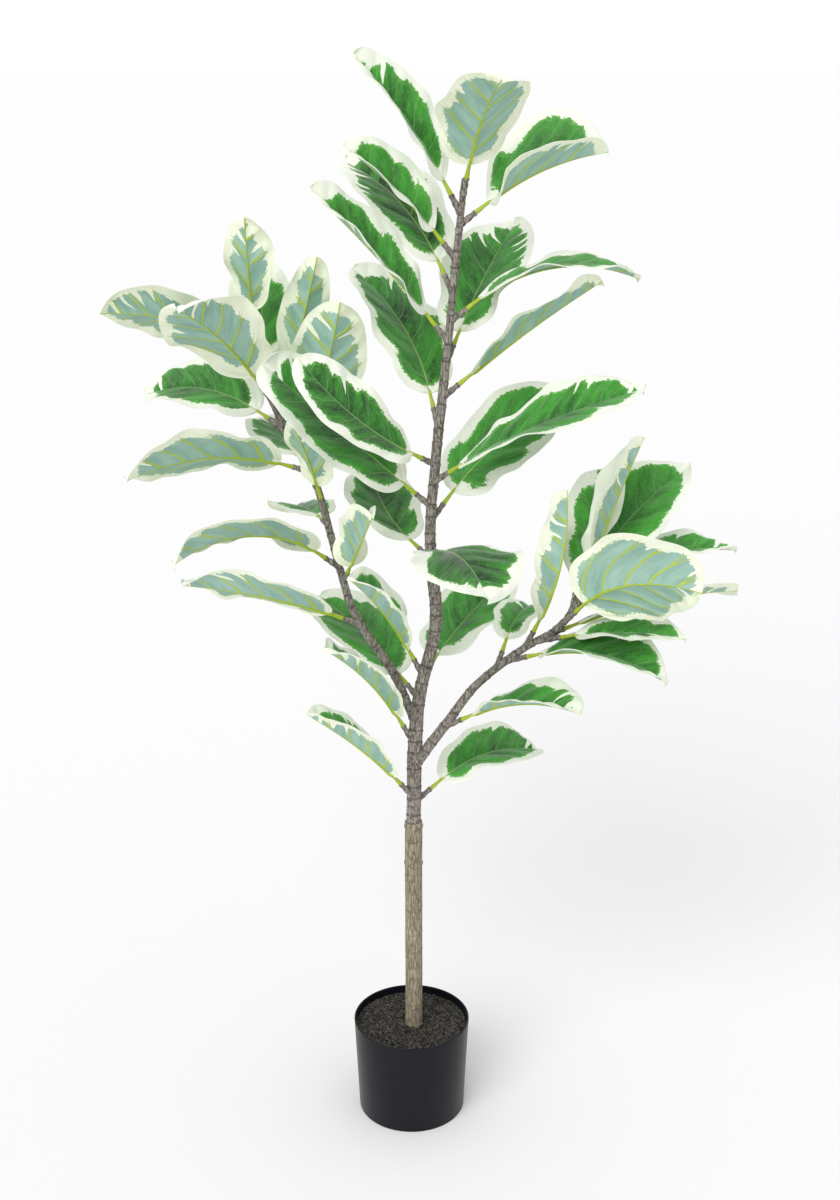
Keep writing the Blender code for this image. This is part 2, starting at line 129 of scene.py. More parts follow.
# One row for each leaf, in the order of Leaf after its name and stem, which the rows' places give.
LEAF_ROWS = {
    "main": (
        (0.025, 30, 30, 0, -55, 10, 15, 0.152, 0.095),
        (0.033, -145, 50, -25, -15, 0, 35, 0.150, 0.075),
        (0.105, -150, 60, -5, -25, 0, 20, 0.142, 0.095),
        (0.165, 130, 30, 0, -20, 0, 10, 0.172, 0.115),
        (0.195, -148, 62, 0, -20, -25, 42, 0.132, 0.072),
        (0.197, 67, 15, -35, 20, 0, 10, 0.175, 0.110),
        (0.353, -70, 20, 0, -50, 0, 5, 0.145, 0.130),
        (0.345, 128, 20, -30, 10, 0, 10, 0.140, 0.098),
        (0.393, 35, 44, -50, -15, 30, 10, 0.185, 0.120),
        (0.410, -175, 42, 0, 0, -40, 10, 0.215, 0.122),
        (0.440, -30, 36, 50, -25, 15, 15, 0.235, 0.105),
        (0.461, -140, 29, -50, 25, -55, 15, 0.180, 0.080),
        (0.503, 115, 58, 40, -25, 0, 10, 0.185, 0.115),
        (0.540, 0, 40, 0, -8, -15, 20, 0.180, 0.090),
        (0.580, 58, 48, 0, -15, 0, 15, 0.170, 0.115),
        (0.605, -170, 52, 0, -10, -30, 30, 0.190, 0.080),
        (0.628, 0, 38, 0, -62, 0, 10, 0.190, 0.090),
        (0.660, 130, 52, 15, -35, -15, 15, 0.180, 0.105),
        (0.697, 180, 52, 0, -20, -33, 35, 0.135, 0.075),
        (0.735, 0, 38, -10, -30, 20, 48, 0.142, 0.125),
        (0.747, 180, 62, 0, -18, -33, 30, 0.165, 0.078),
        (0.768, -75, 55, 0, -30, 0, 15, 0.145, 0.105),
    ),
    "right": (
        (0.131, -28, 32, -15, -35, 0, 25, 0.155, 0.085),
        (0.215, 66, 40, 0, -60, 0, 10, 0.090, 0.065),
        (0.225, -25, 20, 5, -50, 0, 20, 0.160, 0.105),
        (0.243, -25, 65, 0, 30, 0, 60, 0.165, 0.064),
        (0.253, -12, 13, 0, -22, 5, 15, 0.130, 0.073),
        (0.259, 14, 17, 0, -20, -25, 10, 0.205, 0.085),
        (0.277, -45, 45, 30, -60, -65, 10, 0.155, 0.140),
        (0.267, 25, 38, -30, -42, 0, 15, 0.205, 0.090),
        (0.283, 45, 50, -30, -20, 20, 15, 0.200, 0.110),
        (0.291, 60, 72, 10, -55, 0, 10, 0.160, 0.070),
        (0.297, 10, 72, 0, -5, 0, 62, 0.170, 0.056),
    ),
    "left": (
        (0.253, -160, 25, -20, -20, 35, 10, 0.185, 0.100),
        (0.305, -70, 45, 0, 0, 0, 62, 0.120, 0.080),
        (0.323, -150, 38, -20, -75, 30, 10, 0.185, 0.105),
        (0.385, -120, 68, 0, -15, 0, 20, 0.095, 0.070),
        (0.375, 110, 0, 0, -25, 0, 10, 0.140, 0.085),
        (0.440, -155, 20, 0, -40, 40, 10, 0.190, 0.110),
        (0.453, -30, 72, 0, 5, -50, 10, 0.160, 0.095),
        (0.447, 110, 5, 0, 0, 0, 10, 0.150, 0.085),
        (0.490, 150, 25, 0, -50, -25, 15, 0.175, 0.105),
        (0.501, 5, 76, 0, 0, -80, 10, 0.155, 0.060),
        (0.525, -130, 50, 10, -25, 30, 10, 0.160, 0.115),
        (0.537, 100, 60, 0, -20, 0, 10, 0.130, 0.080),
        (0.545, -170, 45, 0, -50, 45, 10, 0.172, 0.095),
        (0.589, -100, 75, 0, 10, 0, 15, 0.110, 0.062),
    ),
}
LEAVES = tuple(Leaf(f"leaf_{stem}_{number:02d}", stem, *row)
               for stem, rows in LEAF_ROWS.items() for number, row in enumerate(rows, 1))


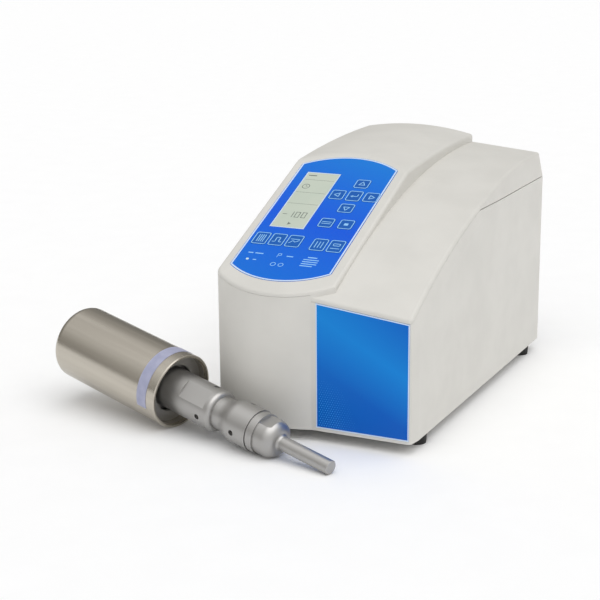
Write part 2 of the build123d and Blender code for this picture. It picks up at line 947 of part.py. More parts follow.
# Printed label on the flat front
label_left = crease_x() + label_left_margin
label_right = unit_width - label_right_margin
label_gap = cover_lip + label_clearance
with BuildPart() as front_label:
    with BuildSketch(facing(0)):
        with BuildLine():
            Polyline(
                (label_left, label_bottom),
                (label_right, label_bottom),
                (label_right, shoulder_z(label_right, 0) - label_gap),
                (label_left, shoulder_z(label_left, 0) - label_gap),
                close=True,
            )
        make_face()
    extrude(amount=label_thickness)
front_label.part.label = "front_label"
export_step(front_label.part, "parts/front_label.step")

# Keypad overlay in its recess, cut out for the display and the keys
with BuildPart() as keypad_overlay:
    with BuildSketch(pad(-recess_depth)):
        add(overlay_outline(0.0))
        with Locations((display_x, display_y)):
            Rectangle(display_width, display_height, mode=Mode.SUBTRACT)
        for x, y, width, height in key_places.values():
            with Locations((x, y)):
                RectangleRounded(
                    width + 2 * key_gap, height + 2 * key_gap, key_corner + key_gap, mode=Mode.SUBTRACT
                )
    extrude(amount=recess_depth + overlay_proud)
keypad_overlay.part.label = "keypad_overlay"
export_step(keypad_overlay.part, "parts/keypad_overlay.step")

# Keys: a thin cap on a stem, whose collar stops against the cover's inner face
for name, (x, y, width, height) in key_places.items():
    with BuildPart() as key:
        with BuildSketch(pad(key_top)):
            with Locations((x, y)):
                RectangleRounded(width, height, key_corner)
        extrude(amount=-key_thickness)
        with BuildSketch(pad(key_top - key_thickness)):
            with Locations((x, y)):
                Circle(stem_radius)
        extrude(amount=-(stem_reach + key_top - key_thickness))
        with BuildSketch(pad(-wall)):
            with Locations((x, y)):
                Circle(stem_collar_radius)
        extrude(amount=-stem_collar_thickness)
    key.part.label = name
    export_step(key.part, "parts/" + name + ".step")

# Display: a clear window on the ledge, and the module behind the cover's wall
with BuildPart() as display_window:
    with BuildSketch(pad(-recess_depth)):
        with Locations((display_x, display_y)):
            Rectangle(display_width - 2 * window_gap, display_height - 2 * window_gap)
    extrude(amount=recess_depth + overlay_proud)
display_window.part.label = "display_window"
export_step(display_window.part, "parts/display_window.step")

with BuildPart() as display_module:
    with BuildSketch(pad(-wall)):
        with Locations((display_x, display_y)):
            Rectangle(display_width + 2 * module_margin, display_height + 2 * module_margin)
    extrude(amount=-module_thickness)
display_module.part.label = "display_module"
export_step(display_module.part, "parts/display_module.step")

# Key board: an L-shaped circuit board on posts, beside the display module
key_board_top = -(stem_reach + key_travel + dome_gap + dome_height)
notch_width = display_x + display_width / 2 + 2 * module_margin - key_board_left
notch_low = display_y - display_height / 2 - 2 * module_margin
with BuildPart() as key_board:
    with BuildSketch(pad(key_board_top)):
        with Locations((key_board_left, key_board_low)):
            Rectangle(key_board_width, key_board_height, align=Align.MIN)
        with Locations((key_board_left, notch_low)):
            Rectangle(notch_width, key_board_height, align=Align.MIN, mode=Mode.SUBTRACT)
        with Locations(*post_places):
            Circle(post_screw_radius + screw_clearance, mode=Mode.SUBTRACT)
    extrude(amount=-board_thickness)
key_board.part.label = "key_board"
export_step(key_board.part, "parts/key_board.step")

with BuildPart() as key_switches:
    with BuildSketch(pad(key_board_top)):
        for x, y, width, height in key_places.values():
            with Locations((x, y)):
                Circle(dome_radius)
    extrude(amount=dome_height)
key_switches.part.label = "key_switches"
export_step(key_switches.part, "parts/key_switches.step")

# Main board on its standoffs
with BuildPart() as board_standoffs:
    with BuildSketch(level(pan_top)):
        with Locations(*standoff_places):
            RegularPolygon(standoff_radius, 6)
            Circle(post_screw_radius + screw_clearance, mode=Mode.SUBTRACT)
    extrude(amount=standoff_height)
board_standoffs.part.label = "board_standoffs"
export_step(board_standoffs.part, "parts/board_standoffs.step")

with BuildPart() as main_board:
    with BuildSketch(level(board_low)):
        with Locations((main_board_x, main_board_y)):
            Rectangle(main_board_width, main_board_depth, align=Align.MIN)
        with Locations(*standoff_places):
            Circle(post_screw_radius + screw_clearance, mode=Mode.SUBTRACT)
    extrude(amount=board_thickness)
main_board.part.label = "main_board"
export_step(main_board.part, "parts/main_board.step")

# Small screws of both boards
with BuildPart() as board_screws:
    board_head = (post_screw_radius, board_head_radius, board_head_height)
    for x, y in standoff_places:
        add(screw(in_unit(x, y, board_top), -up, board_screw_length, *board_head))
        foot = in_unit(x, y, flange_thickness)
        add(screw(foot, up, pan_thickness + wall, post_screw_radius, board_head_radius, pan_head_height))
    board_back = pad(key_board_top - board_thickness)
    for x, y in post_places:
        place = board_back.from_local_coords((x, y, 0))
        add(screw(place, board_back.z_dir, post_screw_length, *board_head))
board_screws.part.label = "board_screws"
export_step(board_screws.part, "parts/board_screws.step")

# Heat sink with upright fins, and the power transistors against its flank
sink_right = heat_sink_x + heat_sink_width / 2
with BuildPart() as heat_sink:
    with BuildSketch(level(board_top)):
        with Locations((heat_sink_x, heat_sink_y)):
            Rectangle(heat_sink_width, heat_sink_depth)
    extrude(amount=heat_sink_base)
    with BuildSketch(level(board_top)):
        with Locations((heat_sink_x, heat_sink_y)):
            with GridLocations((heat_sink_width - fin_thickness) / (fin_count - 1), 0, fin_count, 1):
                Rectangle(fin_thickness, heat_sink_depth)
    extrude(amount=heat_sink_height)
heat_sink.part.label = "heat_sink"
export_step(heat_sink.part, "parts/heat_sink.step")

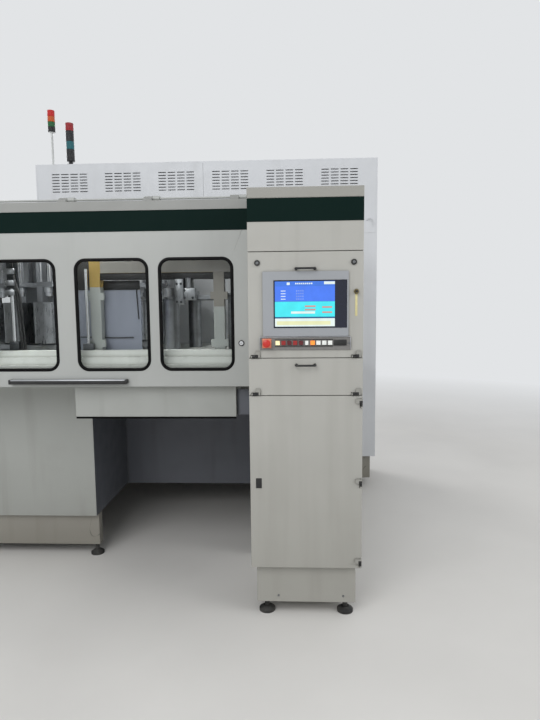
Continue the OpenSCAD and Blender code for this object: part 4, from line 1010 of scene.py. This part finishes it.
def add_guide(inside):
    """Behind the left window: a bright guide on its foot, a bracket with three clamps, three hoses."""
    x0, y0, half_w = -0.899, -0.93, 0.03
    foot_z, top_z = 1.515, 1.79
    inside.paint("dark_steel")
    low = (x0 - half_w, y0 - 0.02, Span("bed_plate").z1)
    inside.box(low, (x0 + half_w, y0 + 0.02, foot_z), 0.003)
    inside.box((x0 - 0.04, y0 + 0.012, top_z), (x0 + half_w, y0 + 0.03, 2.2), 0.003)
    inside.paint("bright_rod")
    inside.tube([(x0, y0, foot_z), (x0, y0, top_z + 0.05)], 0.012, 20)
    inside.paint("aluminium")
    clamp_h = 0.035
    for level in (1.8, 1.86, 1.93):
        low = (x0 - 0.045, y0 - 0.018, level)
        inside.box(low, (x0 + 0.02, y0 + 0.012, level + clamp_h), 0.003)
    inside.paint("black_plastic")
    hose_r, pitch, drop = 0.006, 0.014, 0.05
    for step in range(3):
        x = x0 + half_w + pitch * step
        top = 2.02 - drop * step
        path = [(x, y0 + 0.02, 1.42), (x, y0, 1.6), (x - 0.01, y0 - 0.005, 1.8), (x0, y0 + 0.01, top)]
        inside.tube(path, hose_r, 10)


def add_thin_hoses(inside):
    """Two thin hoses on the partition, one upright and one level."""
    y, r = Span("partition_panel").y0 - 0.004, 0.0028
    upright = ((-0.143, 1.828), (-0.14, 1.76), (-0.134, 1.645))
    level = ((-0.517, 1.536), (-0.4, 1.533), (-0.27, 1.53), (-0.169, 1.531))
    inside.paint("black_plastic")
    for hose in (upright, level):
        inside.tube([(x, y, z) for x, z in hose], r, 8)


def add_chamber_details():
    """What stands close behind the front windows, as one piece."""
    inside = Shape("bright_rod", "black_plastic", "aluminium", "frame_grey", "dark_steel")
    for add in (add_post_details, add_transfer_drive, add_guide, add_thin_hoses):
        add(inside)
    inside.piece("chamber_details", "root")


# Floor and surroundings

BACKDROP = rgb(226, 228, 230)


def add_floor():
    """A pale floor that turns into the background's colour far from the machine."""
    look = Look("floor", rough=0.75)
    base = look.mix(look.band(look.noise(0.9, 5.0), 0.35, 0.65), rgb(212, 210, 206), rgb(218, 216, 212))
    look.colour(base)
    look.bump(look.noise(260.0, 3.0), 0.0002)
    far = look.node("VectorMath")
    far.operation = "LENGTH"
    look.put(far.inputs[0], look.where)
    pale = look.node("Emission", Color=BACKDROP).outputs[0]
    share = look.nodes.new("ShaderNodeMixShader")
    fade_from, fade_to = 4.0, 9.5
    look.put(share.inputs[0], look.band(far.outputs["Value"], fade_from, fade_to))
    look.put(share.inputs[1], look.shader.outputs[0])
    look.put(share.inputs[2], pale)
    look.put(look.nodes["Material Output"].inputs["Surface"], share.outputs[0])
    mesh = bpy.data.meshes.new("floor")
    reach = 40
    corners = [(-reach, -reach, 0), (reach, -reach, 0), (reach, reach, 0), (-reach, reach, 0)]
    mesh.from_pydata(corners, [], [(0, 1, 2, 3)])
    mesh.materials.append(look.mat)
    floor = bpy.data.objects.new("floor", mesh)
    bpy.context.scene.collection.objects.link(floor)


def add_world():
    """Soft light from all round. The camera, metal and glass see the pale backdrop instead."""
    world = bpy.data.worlds.new("studio")
    world.use_nodes = True
    bpy.context.scene.world = world
    nodes, links = world.node_tree.nodes, world.node_tree.links
    light, shown = nodes["Background"], nodes.new("ShaderNodeBackground")
    light.inputs["Color"].default_value = rgb(214, 216, 219)
    light.inputs["Strength"].default_value = 0.86
    shown.inputs["Color"].default_value = BACKDROP
    ray = nodes.new("ShaderNodeLightPath")
    seen = ray.outputs["Is Camera Ray"]
    for kind in ("Is Glossy Ray", "Is Transmission Ray"):
        either = nodes.new("ShaderNodeMath")
        either.operation = "MAXIMUM"
        links.new(seen, either.inputs[0])
        links.new(ray.outputs[kind], either.inputs[1])
        seen = either.outputs[0]
    mix = nodes.new("ShaderNodeMixShader")
    links.new(seen, mix.inputs[0])
    links.new(light.outputs[0], mix.inputs[1])
    links.new(shown.outputs[0], mix.inputs[2])
    links.new(mix.outputs[0], nodes["World Output"].inputs["Surface"])


add_camera()
add_world()
add_floor()
add_lamp("front_soft", (-1.5, -5.5, 4.6), (0.0, 0.0, 1.3), 4.0, 140)
add_lamp("right_soft", (5.5, -3.0, 3.6), (0.2, 0.0, 1.3), 3.5, 95)
add_lamp("rear_soft", (-3.5, 6.0, 4.6), (0.0, 0.5, 1.3), 4.0, 170)
add_lamp("chamber_light", (-0.4, -0.6, 2.28), (-0.4, -0.5, 1.3), 0.7, 30)
bpy.context.scene.view_settings.view_transform = "Standard"

dress_nodes()
add_softened()
add_doors()
add_rubber_rings("window_rubbers", 1)
add_rubber_rings("side_rubbers", 0)
add_grip()
add_columns()
add_chamber_details()
add_screen_picture()
add_strip_details()
add_stop_button()
add_screen_door_locks()
add_key_switch_details()
add_bow_handles()
add_plinth_screws()
add_flap_lock_face()
add_gap_shade_plate()
add_louvre_hoods()
add_casing_hook()
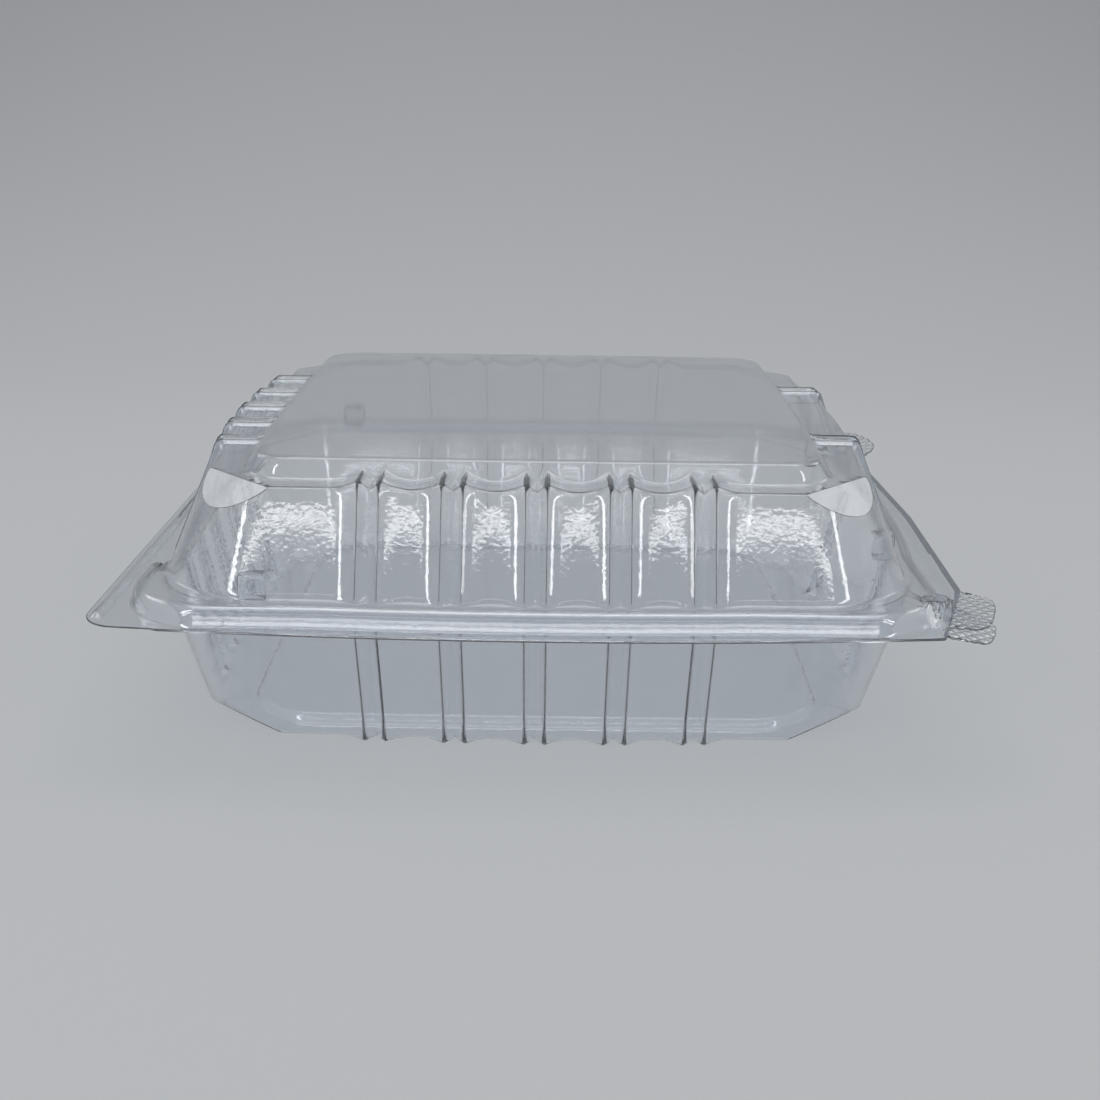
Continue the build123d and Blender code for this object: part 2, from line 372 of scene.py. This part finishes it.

**Exercise brief**
Output the lines of the records above exactly as they appear, from the line containing "Continue the OpenSCAD" through the line containing "inside.tube([(x, y, z)".

**Solved exercise**
Continue the OpenSCAD and Blender code for this object: part 4, from line 1010 of scene.py. This part finishes it.
def add_guide(inside):
    """Behind the left window: a bright guide on its foot, a bracket with three clamps, three hoses."""
    x0, y0, half_w = -0.899, -0.93, 0.03
    foot_z, top_z = 1.515, 1.79
    inside.paint("dark_steel")
    low = (x0 - half_w, y0 - 0.02, Span("bed_plate").z1)
    inside.box(low, (x0 + half_w, y0 + 0.02, foot_z), 0.003)
    inside.box((x0 - 0.04, y0 + 0.012, top_z), (x0 + half_w, y0 + 0.03, 2.2), 0.003)
    inside.paint("bright_rod")
    inside.tube([(x0, y0, foot_z), (x0, y0, top_z + 0.05)], 0.012, 20)
    inside.paint("aluminium")
    clamp_h = 0.035
    for level in (1.8, 1.86, 1.93):
        low = (x0 - 0.045, y0 - 0.018, level)
        inside.box(low, (x0 + 0.02, y0 + 0.012, level + clamp_h), 0.003)
    inside.paint("black_plastic")
    hose_r, pitch, drop = 0.006, 0.014, 0.05
    for step in range(3):
        x = x0 + half_w + pitch * step
        top = 2.02 - drop * step
        path = [(x, y0 + 0.02, 1.42), (x, y0, 1.6), (x - 0.01, y0 - 0.005, 1.8), (x0, y0 + 0.01, top)]
        inside.tube(path, hose_r, 10)


def add_thin_hoses(inside):
    """Two thin hoses on the partition, one upright and one level."""
    y, r = Span("partition_panel").y0 - 0.004, 0.0028
    upright = ((-0.143, 1.828), (-0.14, 1.76), (-0.134, 1.645))
    level = ((-0.517, 1.536), (-0.4, 1.533), (-0.27, 1.53), (-0.169, 1.531))
    inside.paint("black_plastic")
    for hose in (upright, level):
        inside.tube([(x, y, z) for x, z in hose], r, 8)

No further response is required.